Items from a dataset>
------------------------------------------------------------

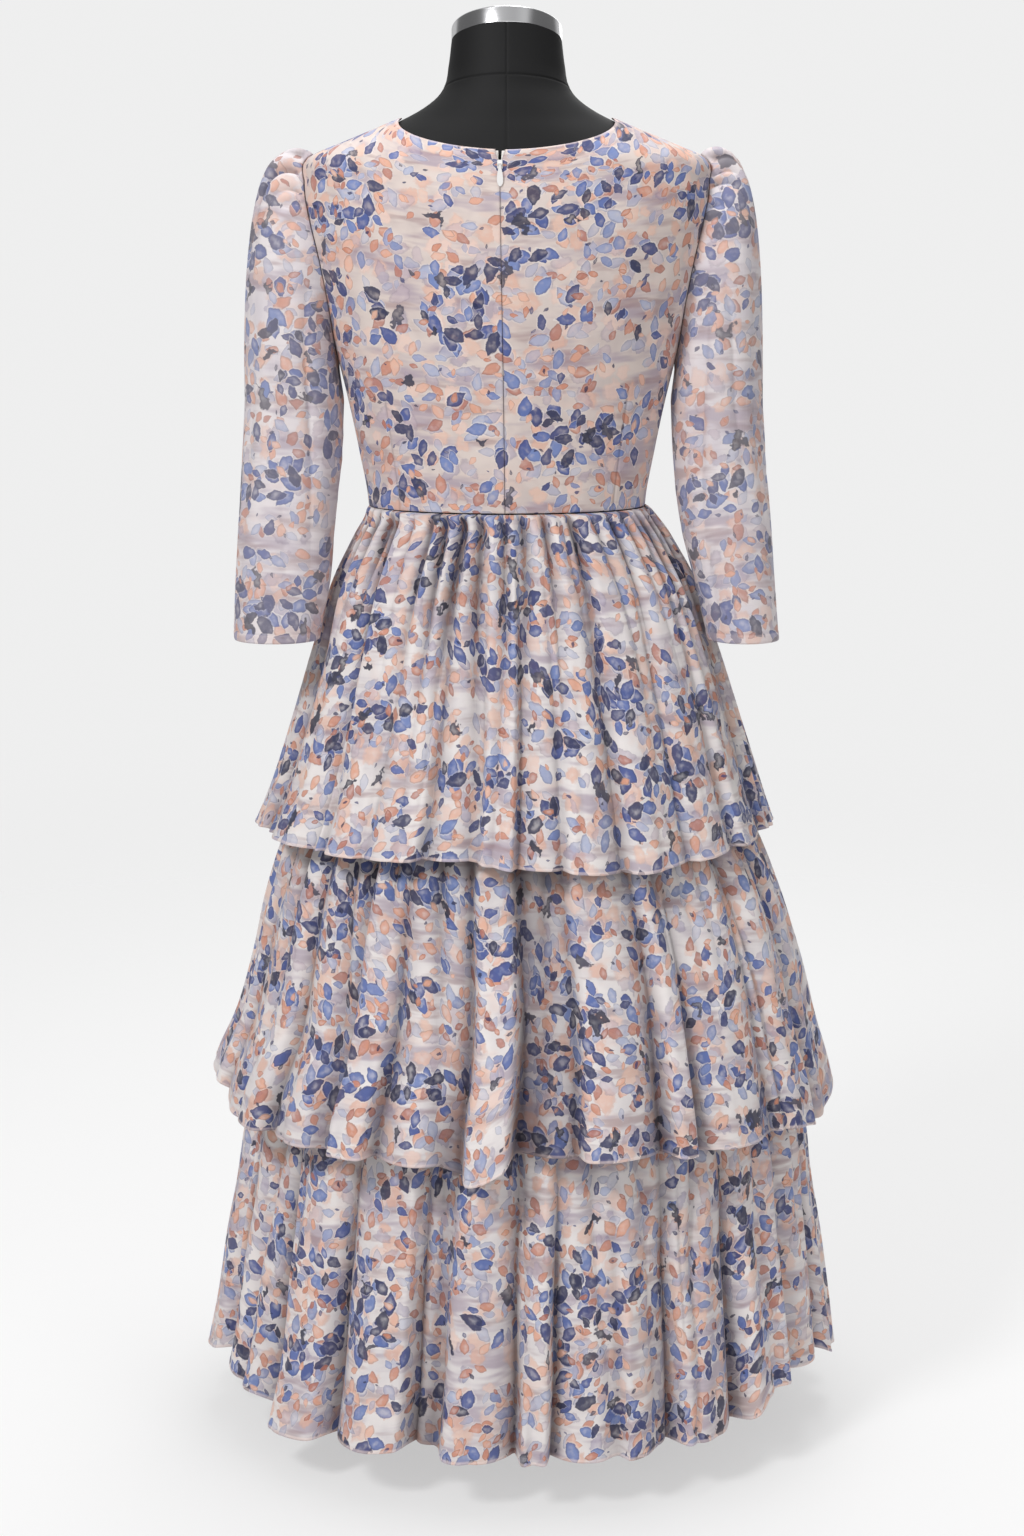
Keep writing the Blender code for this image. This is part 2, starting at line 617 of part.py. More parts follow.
def tape_point(across, down):
    """A point on the zip's tape, which lies behind the back panels' first columns."""
    side = 1 if across > 0.5 else -1
    place = 1 - (1 - down) * TAPE_ROWS / (len(BODICE_ROWS) - 1)
    seam_side = back_panel_point(side, 0.0, place, WALL + SEAM)
    if across == 0.5:
        return seam_side.lerp(back_panel_point(-side, 0.0, place, WALL + SEAM), 0.5)
    far_side = back_panel_point(side, 1 / BACK_COLUMNS, place, WALL + SEAM)
    return seam_side.lerp(far_side, TAPE_REACH * abs(2 * across - 1))


def material_for(name):
    """The material of that finish, made once."""
    found = bpy.data.materials.get(name)
    if found:
        return found
    finish = FINISHES[name]
    material = bpy.data.materials.new(name)
    material.use_nodes = True
    shader = material.node_tree.nodes["Principled BSDF"]
    shader.inputs["Base Color"].default_value = (*finish.colour, 1.0)
    shader.inputs["Roughness"].default_value = finish.roughness
    shader.inputs["Metallic"].default_value = finish.metallic
    return material


def object_from(mesh, name, finish, smooth_angle=50.0):
    """Turns a bmesh into a named object with its finish, shaded smooth."""
    bmesh.ops.recalc_face_normals(mesh, faces=mesh.faces[:])
    data = bpy.data.meshes.new(name)
    mesh.to_mesh(data)
    mesh.free()
    data.materials.append(material_for(finish))
    data.shade_smooth()
    data.set_sharp_from_angle(angle=math.radians(smooth_angle))
    made = bpy.data.objects.new(name, data)
    bpy.context.scene.collection.objects.link(made)
    return made


def sheet_grid(columns, rows, surface, closed):
    """A sheet laid out as a grid on surface(across, down), each from 0 to 1."""
    mesh = bmesh.new()
    across = mesh.verts.layers.float.new("across")
    down = mesh.verts.layers.float.new("down")
    bmesh.ops.create_grid(mesh, x_segments=columns, y_segments=rows, size=0.5)
    for vert in mesh.verts:
        vert[across] = round((vert.co.x + 0.5) * columns) / columns
        vert[down] = round((0.5 - vert.co.y) * rows) / rows
        vert.co = surface(vert[across], vert[down])
    if closed:
        bmesh.ops.remove_doubles(mesh, verts=mesh.verts[:], dist=0.00001)
    return mesh, across, down


def cloth_wall(name, finish, columns, rows, surface, closed=False, wall=WALL, flip=1.0):
    """A wall of cloth: its outer side follows the surface, its inner side lies a wall below."""
    mesh, across, down = sheet_grid(columns, rows, surface, closed)
    copied = bmesh.ops.extrude_face_region(mesh, geom=mesh.faces[:], use_keep_orig=True)
    for item in copied["geom"]:
        if isinstance(item, bmesh.types.BMVert):
            normal = normal_of(surface, item[across], item[down], SHARE_STEP, SHARE_STEP)
            item.co = surface(item[across], item[down]) + normal * (flip * wall)
    return object_from(mesh, name, finish)


def build_bodice():
    """The two back panels, the front panel and the zip's tape."""
    rows = len(BODICE_ROWS) - 1
    for side, name in ((1, "bodice_back_right"), (-1, "bodice_back_left")):
        cloth_wall(
            name, "printed_chiffon", BACK_COLUMNS, rows,
            lambda across, down, side=side: back_panel_point(side, across, down),
            flip=side,
        )
    cloth_wall("bodice_front", "printed_chiffon", FRONT_COLUMNS, rows, front_panel_point)
    cloth_wall("zip_tape", "zip_white", 2, TAPE_ROWS, tape_point, wall=TAPE_WALL)


def build_sleeves():
    """The two sleeves, each gathered into its armhole and open at the cuff."""
    rows = len(SLEEVE_CAP_ROWS) + len(SLEEVE_ARM_ROWS) - 1
    for side, name in ((1, "sleeve_right"), (-1, "sleeve_left")):
        cloth_wall(
            name, "printed_chiffon", SLEEVE_COLUMNS, rows,
            lambda around, down, side=side: sleeve_point(side, around, down),
            closed=True, flip=side,
        )


def build_skirt():
    """The base skirt, and a back and a front half for each tier."""
    rows = len(BASE_SKIRT_RINGS) - 1
    cloth_wall("base_skirt", "base_cloth", BASE_COLUMNS, rows, base_skirt_point, closed=True)
    for tier in TIERS:
        for middle, half in ((0.0, "back"), (180.0, "front")):
            cloth_wall(
                tier.name + "_" + half, "printed_chiffon", tier.columns, len(tier.rows) - 1,
                lambda across, down, tier=tier, middle=middle: tier_panel_point(
                    tier, middle, across, down
                ),
            )


def build_form():
    """The torso with its neck, as one closed solid."""
    heights = [section.height for section in FORM_SECTIONS]

    def surface(across, down):
        return body_point(360.0 * across, from_rows(heights, 1 - down))

    mesh, _, _ = sheet_grid(FORM_COLUMNS, len(heights) - 1, surface, True)
    rims = [edge for edge in mesh.edges if edge.is_boundary]
    bmesh.ops.holes_fill(mesh, edges=rims, sides=0)
    return object_from(mesh, "form_torso", "form_cover")


def build_neck_cap():
    """The chrome cap, which stands square on the neck's sloping end."""
    top = FORM_SECTIONS[-1]
    slope = math.atan(top.lean)
    mesh = bmesh.new()
    bmesh.ops.create_cone(
        mesh, cap_ends=True, segments=CAP_SIDES, radius1=CAP_RADIUS, radius2=CAP_RADIUS,
        depth=CAP_HEIGHT,
    )
    bmesh.ops.scale(mesh, verts=mesh.verts[:], vec=(1, 1 / math.cos(slope), 1))
    rim = [edge for edge in mesh.edges if all(v.co.z > 0 for v in edge.verts)]
    bmesh.ops.bevel(
        mesh, geom=rim, offset=CAP_EDGE, offset_type="OFFSET", segments=2, profile=0.5,
        affect="EDGES", material=-1,
    )
    cap = object_from(mesh, "form_neck_cap", "chrome")
    middle_y = 0.5 * (top.front - top.back)
    seat = Vector((0, middle_y, top.height - top.lean * middle_y))
    axis = Vector((0, math.sin(slope), math.cos(slope)))
    cap.location = seat + axis * (SEAM + 0.5 * CAP_HEIGHT)
    cap.rotation_euler = (-slope, 0, 0)


def build_stand():
    """The pole under the torso and the round foot, which is turned from one profile."""
    foot = [
        (0.0, 0.0),
        (FOOT_RADIUS - FOOT_LOWER_EDGE, 0.0),
        (FOOT_RADIUS, FOOT_LOWER_EDGE),
        (FOOT_RADIUS, FOOT_THICKNESS - FOOT_UPPER_EDGE),
        (FOOT_RADIUS - FOOT_UPPER_EDGE, FOOT_THICKNESS),
        (HUB_RADIUS, FOOT_THICKNESS + FOOT_CROWN),
        (HUB_RADIUS - HUB_TAPER, HUB_HEIGHT),
        (0.0, HUB_HEIGHT),
    ]
    mesh = bmesh.new()
    corners = [mesh.verts.new((radius, 0, height)) for radius, height in foot]
    edges = [mesh.edges.new(pair) for pair in zip(corners, corners[1:])]
    bmesh.ops.spin(
        mesh, geom=corners + edges, cent=(0, 0, 0), axis=(0, 0, 1), angle=math.tau,
        steps=FOOT_SIDES, use_merge=True,
    )
    bmesh.ops.remove_doubles(mesh, verts=mesh.verts[:], dist=0.00001)
    object_from(mesh, "stand_foot", "stand_steel")

    low = HUB_HEIGHT + SEAM
    high = FORM_SECTIONS[0].height - SEAM
    mesh = bmesh.new()
    bmesh.ops.create_cone(
        mesh, cap_ends=True, segments=POLE_SIDES, radius1=POLE_RADIUS, radius2=POLE_RADIUS,
        depth=high - low,
    )
    pole = object_from(mesh, "stand_pole", "stand_steel")
    pole.location.z = 0.5 * (low + high)


def box_object(name, finish, size, centre):
    """A block of that size, used on its own or as a tool for a join."""
    mesh = bmesh.new()
    bmesh.ops.create_cube(mesh, size=1.0)
    bmesh.ops.scale(mesh, verts=mesh.verts[:], vec=size)
    bmesh.ops.translate(mesh, verts=mesh.verts[:], vec=centre)
    return object_from(mesh, name, finish)


def rod_object(name, finish, radius, length, centre):
    """A rod along X."""
    mesh = bmesh.new()
    bmesh.ops.create_cone(
        mesh, cap_ends=True, segments=12, radius1=radius, radius2=radius, depth=length
    )
    bmesh.ops.rotate(mesh, verts=mesh.verts[:], matrix=Matrix.Rotation(math.pi / 2, 3, "Y"))
    bmesh.ops.translate(mesh, verts=mesh.verts[:], vec=centre)
    return object_from(mesh, name, finish)


def combine(target, tool, operation, parent):
    """Joins a tool to the target, or cuts it away, and hides the tool."""
    tool.parent = parent
    tool.hide_render = True
    tool.display_type = "WIRE"
    boolean = target.modifiers.new(tool.name, "BOOLEAN")
    boolean.operation = operation
    boolean.solver = "EXACT"
    boolean.object = tool


def seam_point(height):
    """A point on the back seam at about that height, on the panels' own straight facets."""
    down = 1 - (height - WAIST) / (BACK_NECK - WAIST)
    share = 1 - down
    rows = [row for row in range(len(BODICE_ROWS) - 1) if BODICE_ROWS[row] <= share]
    low = rows[-1]
    into = (share - BODICE_ROWS[low]) / (BODICE_ROWS[low + 1] - BODICE_ROWS[low])
    place = 1 - (low + into) / (len(BODICE_ROWS) - 1)
    return back_panel_point(1, 0.0, place).lerp(back_panel_point(-1, 0.0, place), 0.5)


def zip_frame():
    """The place of the slider on the back seam: X across, Y up the cloth, Z out of it."""
    seat = seam_point(ZIP_SLIDER)
    up = (seam_point(ZIP_SLIDER + 0.004) - seam_point(ZIP_SLIDER - 0.004)).normalized()
    across = up.cross(Vector((0, -1, 0))).normalized()
    out = across.cross(up)
    turn = Matrix((across, up, out)).transposed()
    return seat, turn, out


def build_slider():
    """The slider's crown on the cloth, with two lugs that carry the pull tab's pin."""
    seat, turn, _ = zip_frame()
    holder = bpy.data.objects.new("zip_place", None)
    bpy.context.scene.collection.objects.link(holder)
    holder.location = seat
    holder.rotation_euler = turn.to_euler()
    crown_middle = SEAM + 0.5 * CROWN_SIZE[2]
    crown = box_object("zip_slider", "zip_white", CROWN_SIZE, (0, 0, crown_middle))
    crown.parent = holder
    lug_middle = PIN_LIFT - LUG_DROP
    for side in (1, -1):
        lug = box_object(
            "lug_tool_right" if side > 0 else "lug_tool_left", "zip_white", LUG_SIZE,
            (side * LUG_OFFSET, 0, lug_middle),
        )
        combine(crown, lug, "UNION", holder)
    pin = rod_object("pin_tool", "zip_white", PIN_RADIUS, 2 * LUG_OFFSET, (0, 0, PIN_LIFT))
    combine(crown, pin, "UNION", holder)


def build_tab():
    """The teardrop pull tab, which hangs from the slider's pin and lies against the cloth."""
    seat, turn, out = zip_frame()
    pivot = seat + out * PIN_LIFT
    tip = seam_point(ZIP_TAB_TIP) + out * (SEAM + TAB_REST * TAB_THICKNESS)
    across = turn.col[0]
    fall = tip - pivot
    fall -= across * fall.dot(across)
    up = -fall.normalized()
    length = fall.length
    face = across.cross(up)

    stretch = length / TAB_DRAWN_LENGTH
    outline = [(x, y * stretch) for x, y in TAB_OUTLINE]
    outline += [(0.0, -length)] + [(-x, y) for x, y in reversed(outline)]
    mesh = bmesh.new()
    corners = [mesh.verts.new((x, y, -0.5 * TAB_THICKNESS)) for x, y in outline]
    plate = mesh.faces.new(corners)
    raised = bmesh.ops.extrude_face_region(mesh, geom=[plate], use_keep_orig=True)
    lifted = [item for item in raised["geom"] if isinstance(item, bmesh.types.BMVert)]
    bmesh.ops.translate(mesh, verts=lifted, vec=(0, 0, TAB_THICKNESS))
    tab = object_from(mesh, "zip_pull_tab", "zip_white")
    tab.location = pivot
    tab.rotation_euler = Matrix((across, up, face)).transposed().to_euler()
    head = rod_object("tab_head_tool", "zip_white", TAB_HEAD_RADIUS, TAB_HEAD_WIDTH, (0, 0, 0))
    combine(tab, head, "UNION", tab)
    bore = rod_object("tab_bore_tool", "zip_white", TAB_BORE, TAB_BORE_LENGTH, (0, 0, 0))
    combine(tab, bore, "DIFFERENCE", tab)


def main():
    """Clears the scene and builds every piece."""
    for old in list(bpy.data.objects):
        bpy.data.objects.remove(old)
    build_form()
    build_neck_cap()
    build_stand()
    build_bodice()
    build_sleeves()
    build_skirt()
    build_slider()
    build_tab()


main()
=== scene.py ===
"""A three-tier printed dress on a dress form, finished for its studio picture.

The dress's back, with the centre zip, faces -Y, +X is the wearer's right and +Z is up. Sizes
are in metres and the origin is the middle of the stand's foot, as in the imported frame. Each
cloth piece is a thin shell on the same surface as its solid, with the finer folds added.
"""

import logging
import math
from dataclasses import dataclass
from enum import Enum
from functools import partial
from typing import Callable, NamedTuple, Union

import bmesh
import bpy
import numpy as np
from mathutils import Matrix, Vector


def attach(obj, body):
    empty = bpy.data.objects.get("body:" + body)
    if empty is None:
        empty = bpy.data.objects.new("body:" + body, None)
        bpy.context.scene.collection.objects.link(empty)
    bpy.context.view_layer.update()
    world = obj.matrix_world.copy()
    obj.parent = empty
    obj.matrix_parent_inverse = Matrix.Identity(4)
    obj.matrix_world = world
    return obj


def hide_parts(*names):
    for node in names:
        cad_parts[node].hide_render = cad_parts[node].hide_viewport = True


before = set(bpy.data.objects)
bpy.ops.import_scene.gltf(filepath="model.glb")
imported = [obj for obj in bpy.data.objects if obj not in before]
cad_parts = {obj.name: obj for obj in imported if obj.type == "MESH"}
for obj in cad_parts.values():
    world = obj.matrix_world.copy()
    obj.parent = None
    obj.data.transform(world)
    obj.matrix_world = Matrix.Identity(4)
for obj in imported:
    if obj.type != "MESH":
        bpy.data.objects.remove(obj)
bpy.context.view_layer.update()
LOG = logging.getLogger("dress")
DRESS_BODY = "dress_on_form"

# Cloth, seams and heights, as in the part's source: metres, degrees and shares.
WALL = 0.0014
SEAM = 0.0004
EASE = 0.0045
SHOULDER_REST = 0.0014
SHOULDER_LOW = 1.245
SHOULDER_BAND = 0.025
SHOULDER_FOCUS = 6
WAIST = 0.930
UNDERARM_SHARE = 0.375
SHOULDER_SHARE = 0.905
NECK_POINT = 1.298
BACK_NECK = 1.2655
FRONT_NECK = 1.222
NECK_ROUNDNESS = 1.7
BACK_ARMHOLE_BITE = 17.0
FRONT_ARMHOLE_BITE = 26.0
ARMHOLE_FULLNESS = 0.8
ZIP_OFF_CENTRE = 0.7
ZIP_DRIFT = 1.2
NOTCH_DEPTH = 0.0155
NOTCH_HALF_WIDTH = 0.0042
FOLD_GROWTH = 0.75
CAP_RADIUS = 0.0528
CAP_HEIGHT = 0.0165

# The shells of this picture are finer than the solids' walls.
SHELL = 0.0006

# How meshes are made: their flat coordinates, sharp edges and merged points.
UV_NAME = "cloth"
UNWRAP_ROUNDS = 12
SHARP_ANGLE = 50.0
SAME_POINT = 0.00001

# How near the middle a furrow may reach where nothing hangs behind it, and how far above
# a tier's top that tier still counts as hanging there.
OPEN_REACH = 0.12
TIER_LAP = 0.004


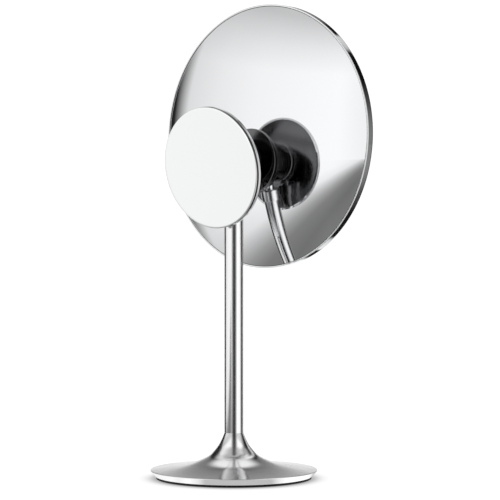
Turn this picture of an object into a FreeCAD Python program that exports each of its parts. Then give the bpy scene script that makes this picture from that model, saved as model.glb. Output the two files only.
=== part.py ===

------------------------------------------------------------

Output nothing except the lines from the line with "obj.matrix_parent_inverse = Matrix.Identity(4)" through the line with "CAP_HEIGHT = 0.0165", copied exactly, end lines included.

Answer to this task>
    obj.matrix_parent_inverse = Matrix.Identity(4)
    obj.matrix_world = world
    return obj


def hide_parts(*names):
    for node in names:
        cad_parts[node].hide_render = cad_parts[node].hide_viewport = True


before = set(bpy.data.objects)
bpy.ops.import_scene.gltf(filepath="model.glb")
imported = [obj for obj in bpy.data.objects if obj not in before]
cad_parts = {obj.name: obj for obj in imported if obj.type == "MESH"}
for obj in cad_parts.values():
    world = obj.matrix_world.copy()
    obj.parent = None
    obj.data.transform(world)
    obj.matrix_world = Matrix.Identity(4)
for obj in imported:
    if obj.type != "MESH":
        bpy.data.objects.remove(obj)
bpy.context.view_layer.update()
LOG = logging.getLogger("dress")
DRESS_BODY = "dress_on_form"

# Cloth, seams and heights, as in the part's source: metres, degrees and shares.
WALL = 0.0014
SEAM = 0.0004
EASE = 0.0045
SHOULDER_REST = 0.0014
SHOULDER_LOW = 1.245
SHOULDER_BAND = 0.025
SHOULDER_FOCUS = 6
WAIST = 0.930
UNDERARM_SHARE = 0.375
SHOULDER_SHARE = 0.905
NECK_POINT = 1.298
BACK_NECK = 1.2655
FRONT_NECK = 1.222
NECK_ROUNDNESS = 1.7
BACK_ARMHOLE_BITE = 17.0
FRONT_ARMHOLE_BITE = 26.0
ARMHOLE_FULLNESS = 0.8
ZIP_OFF_CENTRE = 0.7
ZIP_DRIFT = 1.2
NOTCH_DEPTH = 0.0155
NOTCH_HALF_WIDTH = 0.0042
FOLD_GROWTH = 0.75
CAP_RADIUS = 0.0528
CAP_HEIGHT = 0.0165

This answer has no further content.